We can take a heap dump using:
jcmd <pid> GC.heap_dump
This will force a full GC and return only non-live objects. Running our example for 60 seconds we get a ~100MB file. Note that I’ve intentionally set the max heap size to 128MB to limit the size of this heap dump - in practice heap dumps can be much larger.
(NOTE: The following screenshots are from YourKit but you can also use jvisualvm.)
First we can look for the largest retained objects in memory:
Then we can calculate the shortest path to GC roots:
We can see that the inflightActions
Map has been identified as the culprit. Note that this doesn’t
tell us which code path is actually causing the leak, but this is typically enough information to
track it down.
The main problem with heap dumps is that they’re difficult to take in live production environments.

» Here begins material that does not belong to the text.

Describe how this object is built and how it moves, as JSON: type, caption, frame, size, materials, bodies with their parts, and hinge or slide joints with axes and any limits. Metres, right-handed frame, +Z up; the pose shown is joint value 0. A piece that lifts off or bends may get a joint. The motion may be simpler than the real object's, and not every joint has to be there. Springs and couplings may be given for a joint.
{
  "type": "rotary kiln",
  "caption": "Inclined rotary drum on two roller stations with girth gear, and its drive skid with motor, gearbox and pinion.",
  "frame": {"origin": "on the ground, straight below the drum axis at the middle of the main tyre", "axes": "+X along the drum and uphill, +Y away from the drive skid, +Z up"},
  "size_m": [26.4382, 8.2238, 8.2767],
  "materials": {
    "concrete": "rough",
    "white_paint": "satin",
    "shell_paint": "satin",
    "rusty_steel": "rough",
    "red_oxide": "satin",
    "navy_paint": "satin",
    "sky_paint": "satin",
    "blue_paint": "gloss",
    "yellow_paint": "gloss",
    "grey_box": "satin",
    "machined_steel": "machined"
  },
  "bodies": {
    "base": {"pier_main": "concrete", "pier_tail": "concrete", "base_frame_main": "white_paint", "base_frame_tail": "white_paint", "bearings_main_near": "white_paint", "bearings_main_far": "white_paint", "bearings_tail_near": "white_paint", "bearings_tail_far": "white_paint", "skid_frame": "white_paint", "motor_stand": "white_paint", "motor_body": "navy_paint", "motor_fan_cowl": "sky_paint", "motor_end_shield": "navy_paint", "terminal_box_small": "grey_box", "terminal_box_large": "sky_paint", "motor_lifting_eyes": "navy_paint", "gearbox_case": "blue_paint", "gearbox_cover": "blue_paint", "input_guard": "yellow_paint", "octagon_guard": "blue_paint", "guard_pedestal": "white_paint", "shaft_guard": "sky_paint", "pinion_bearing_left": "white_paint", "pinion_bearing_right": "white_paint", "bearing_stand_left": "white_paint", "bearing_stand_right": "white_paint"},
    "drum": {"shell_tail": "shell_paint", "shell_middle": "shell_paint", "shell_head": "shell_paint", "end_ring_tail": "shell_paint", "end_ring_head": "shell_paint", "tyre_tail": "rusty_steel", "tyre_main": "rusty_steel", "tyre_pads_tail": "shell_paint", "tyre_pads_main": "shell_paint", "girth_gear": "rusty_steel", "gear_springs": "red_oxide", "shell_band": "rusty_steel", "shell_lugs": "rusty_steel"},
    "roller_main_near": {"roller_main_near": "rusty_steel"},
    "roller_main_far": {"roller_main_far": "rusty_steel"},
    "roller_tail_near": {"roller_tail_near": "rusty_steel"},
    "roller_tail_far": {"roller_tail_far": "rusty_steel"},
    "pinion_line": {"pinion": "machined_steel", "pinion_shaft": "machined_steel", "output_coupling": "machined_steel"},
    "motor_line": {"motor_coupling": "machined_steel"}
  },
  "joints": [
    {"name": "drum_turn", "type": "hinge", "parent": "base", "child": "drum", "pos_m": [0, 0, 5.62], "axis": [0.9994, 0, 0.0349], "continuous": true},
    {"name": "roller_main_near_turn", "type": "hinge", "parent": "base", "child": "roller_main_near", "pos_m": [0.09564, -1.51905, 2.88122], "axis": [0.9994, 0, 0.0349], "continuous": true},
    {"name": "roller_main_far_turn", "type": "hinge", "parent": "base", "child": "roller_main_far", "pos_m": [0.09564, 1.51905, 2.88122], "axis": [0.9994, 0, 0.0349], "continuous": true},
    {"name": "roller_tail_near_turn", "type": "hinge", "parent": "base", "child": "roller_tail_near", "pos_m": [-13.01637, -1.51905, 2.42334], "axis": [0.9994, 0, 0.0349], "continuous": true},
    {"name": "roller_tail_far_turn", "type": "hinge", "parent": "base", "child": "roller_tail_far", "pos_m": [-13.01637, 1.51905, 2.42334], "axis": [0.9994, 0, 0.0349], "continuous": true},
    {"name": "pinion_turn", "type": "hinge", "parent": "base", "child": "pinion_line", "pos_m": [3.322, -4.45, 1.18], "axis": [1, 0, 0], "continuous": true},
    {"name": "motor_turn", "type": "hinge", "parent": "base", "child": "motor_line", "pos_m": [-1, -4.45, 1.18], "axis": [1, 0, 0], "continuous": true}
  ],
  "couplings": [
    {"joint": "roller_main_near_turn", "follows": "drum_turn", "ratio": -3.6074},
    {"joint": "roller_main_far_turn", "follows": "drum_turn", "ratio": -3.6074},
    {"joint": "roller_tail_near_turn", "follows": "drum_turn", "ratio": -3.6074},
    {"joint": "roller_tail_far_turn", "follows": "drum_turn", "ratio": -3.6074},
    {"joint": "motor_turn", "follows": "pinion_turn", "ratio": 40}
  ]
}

They can be very large (they are at least the size of the retained set), they lock up applications while they run, and they can expose sensitive information from production environments like PII and encryption/decryption keys.
Java Flight Recorder events
JDK11 introduced Java Flight Recorder (JFR), a low overhead tool for profiling Java applications.

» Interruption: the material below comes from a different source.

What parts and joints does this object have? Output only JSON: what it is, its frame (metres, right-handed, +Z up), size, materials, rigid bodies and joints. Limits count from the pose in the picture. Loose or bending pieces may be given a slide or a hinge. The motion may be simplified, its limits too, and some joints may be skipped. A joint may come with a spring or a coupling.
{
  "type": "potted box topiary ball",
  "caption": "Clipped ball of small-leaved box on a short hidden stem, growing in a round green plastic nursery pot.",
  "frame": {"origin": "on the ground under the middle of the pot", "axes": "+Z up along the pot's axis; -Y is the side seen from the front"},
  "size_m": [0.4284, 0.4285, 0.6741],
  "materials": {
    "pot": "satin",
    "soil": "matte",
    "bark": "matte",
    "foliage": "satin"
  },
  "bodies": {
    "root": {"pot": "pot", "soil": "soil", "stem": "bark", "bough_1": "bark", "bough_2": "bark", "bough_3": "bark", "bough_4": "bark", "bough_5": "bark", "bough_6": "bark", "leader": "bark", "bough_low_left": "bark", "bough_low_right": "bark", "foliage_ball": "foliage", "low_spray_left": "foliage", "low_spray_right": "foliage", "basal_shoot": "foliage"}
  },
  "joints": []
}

The most relevant ability is to sample events for “Old Objects”, including their heap usage and paths back to the allocation roots. This is available starting in JDK11.
We run the application again for 60 seconds with the following args:
# NOTE: memory-leaks=gc-roots requires JDK17+, otherwise take a full profile
java -XX:StartFlightRecording:memory-leaks=gc-roots,maxsize=1G,filename=/tmp/ ...
The resulting snapshot is only ~700KB!
Loading this into the YourKit profiler we see that there are Old Object Sample Events:
We can group by the Object Class type and see the 3 classes we saw in the histogram above:
And the stack trace now takes us right to the cause!
While this approach seems strictly superior, it’s worth noting that these events are sampled and may be drowned out by other legitimate writes to old objects, e.g. in-memory cache writes. There’s also some small overhead to running JFR in production, on the order of < 2% CPU.
Summary
The 3 approaches outlined here in order of cost are:
- Class Histogram: The easiest to run but often not helpful.
- Old Object sample events: Extremely helpful if the leak is in the set of samples. Requires profiling in production.
- Full Heap Dump: By far the most expensive to run and analyze, but they contain complete information about the heap.